One may start with the assumption that, in Middle English spelling, combinations of vowel‐letters such as ai or au represent (as they rarely do in modern spelling) sequences which begin with the sound indicated by the first letter and end with the sound indicated by the second. Thus, Middle English day was pronounced with /a/ + /i/, as a single syllable, much like modern ‘die’; and Middle English cause has the diphthong of modern ‘cow’, /a/ + /u/. Similarly, eu or ew represent an e sound followed by /u/, which is also as it should be.
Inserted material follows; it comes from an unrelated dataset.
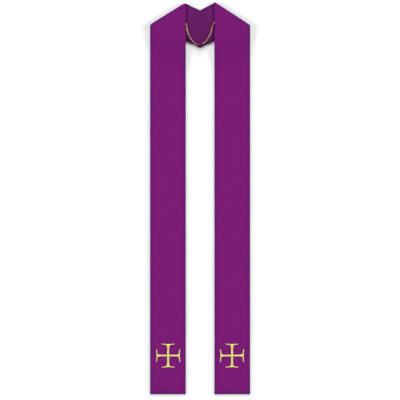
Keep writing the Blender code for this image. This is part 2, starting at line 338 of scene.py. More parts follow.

But note the following:

1 ei originally represented /e/ + /i/; but this diphthong developed into /a/ + /i/ in the thirteenth century. So alwey rhymes with may thereafter.

2 oi commonly represented /o/ + /i/, but also sometimes /u/ + /i/. The two diphthongs occur as alternatives in certain words, e.g. boy.

3 ou or ow represented /o/ + /u/ in such words as foughten; but in words now pronounced with /au/, like ‘house’, they represented /u:/. (See 2.2.1 above.)

4 ea and eo spellings do not represent diphthongs in Middle English, though they had done so in Old English. In each case, the Old English diphthong has become a single vowel sound in Middle English, while retaining the two‐letter spelling. So Middle English ea represents /ε:/; and eo represents /e/ when short, and /e:/ when long. In Early Middle English writings of Western origin such as Laʒamon’s Brut or Ancrene Wisse (texts 3 and 4 here), however, eo is to be pronounced like the vowel in French ‘peuple’ (short or long).